We meet Jane (Eck) as a woman who’s lost and abused. Her anchor in life is an imagined friendship with Alice (Taylor Anderson) from Carroll’s book. Evil doctor Barb (Fenner) plans to clear up this friendship by applying both electroshock and the lobotomy in one horrid operation. It might be kinder just to OD her on morphine. Alice becomes fragmented and Jane has more powerful hallucinations; only kind orderly Mr. Gwynn is there to help her thought the crisis as the White Rabbit. The other denizens of Nurse Ratched Memorial appear, the Mock Turtle (Nicholas Bethencourt) hears constant music in his head, the Caterpillar (Todd Caviness) smokes imaginary cigarettes to calm his nerves and the guy in the straight jacket (Wesley Slade) becomes the Mad Hatter.

Eck’s Jane is frightened and not in control of her situation yet maintains a positive edge in the chaos and works out most of the puzzles tossed at her. Fenner was particularity gruesome; she embodies everything evil that happens when your reality slides away to nothingness. Caviness did a great job of mixing the Caterpillar’s stream of conscience with his own open mike skills, and Mrazek was the comforting presence of a person that cares even when that’s not his job. Other strong supports in this cacophony include Mike Deaven playing Tweedledum like Alex from Clockwork Orange and the brave Dormouse (Erick Nelson) who took a stand to defend Alice at the end.

All of this mayhem took place on a luminous and threatening set from Tommy Mangieri, they even made Alice expand and shrink with some very clever staging.

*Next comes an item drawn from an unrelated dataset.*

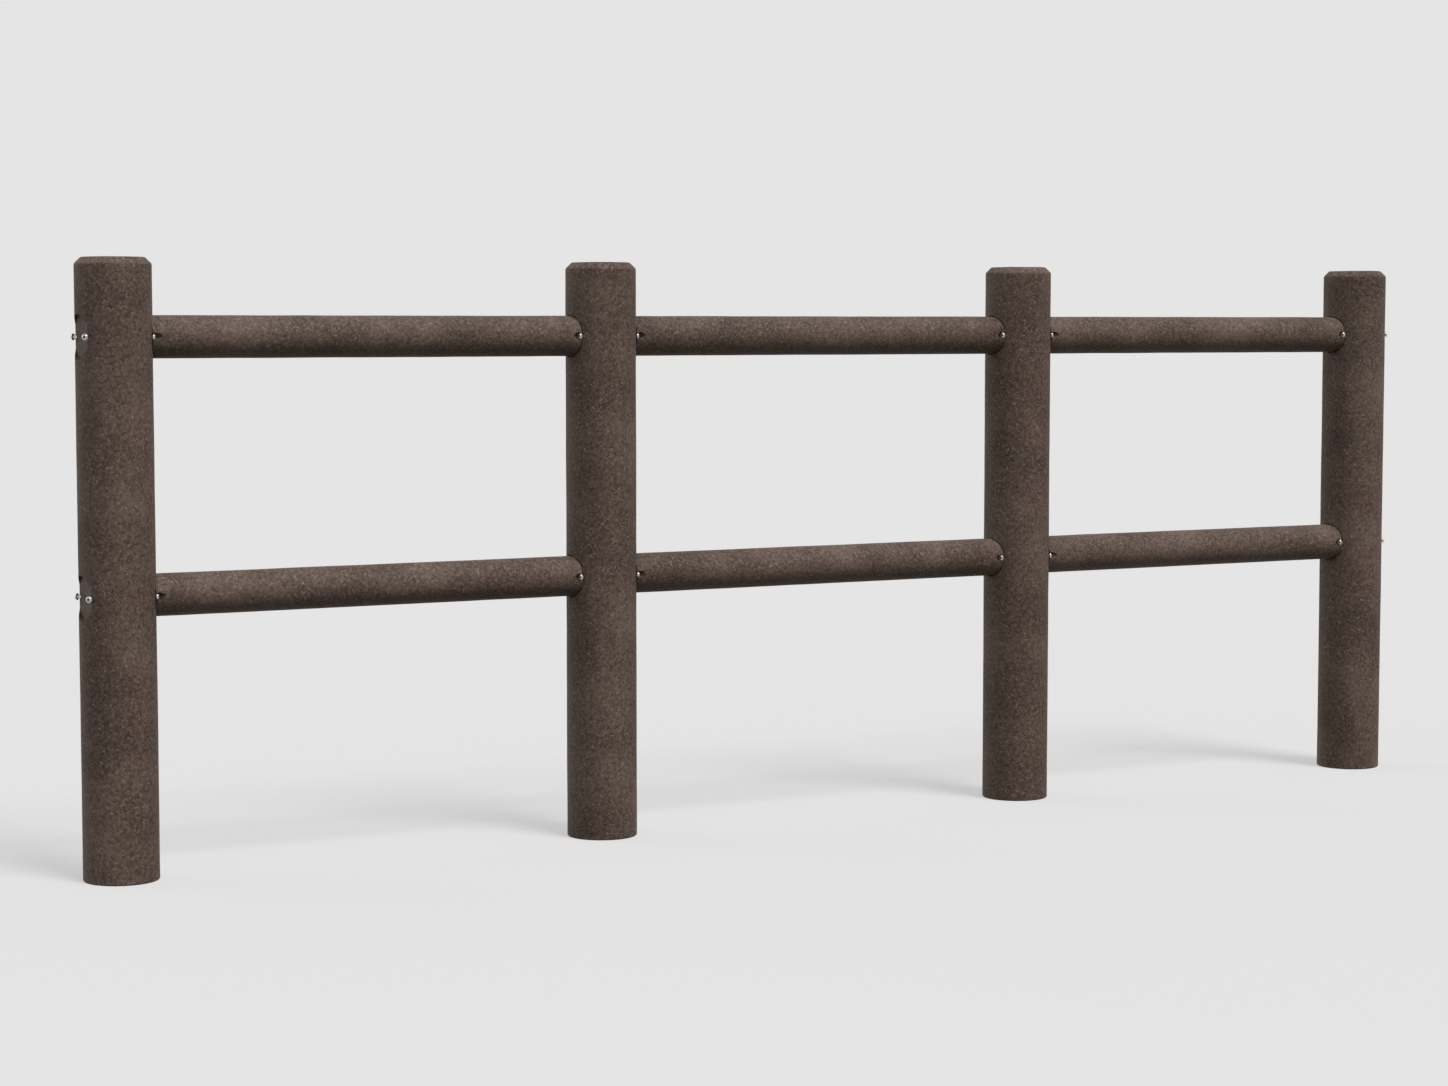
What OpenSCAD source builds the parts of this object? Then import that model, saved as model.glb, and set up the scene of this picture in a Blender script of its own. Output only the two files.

Why she expanded was left open, and some of the scenes (The Tea Party and Croquet Match) seemed to exist because people expect them to exist, rather than to propel the story. Still, this is by far the best imaging of “Alice” as I’ve seen; it makes her more than a leaf on the stream of bad dream and more like a real person fighting a real problem. She may not triumph but she made another day without sinking deeper. Be warned, this is NOT a show suitable for small children. But it is a great piece of literature staged in a though provoking and innovative fashion, and full of topical discussions on the ride home.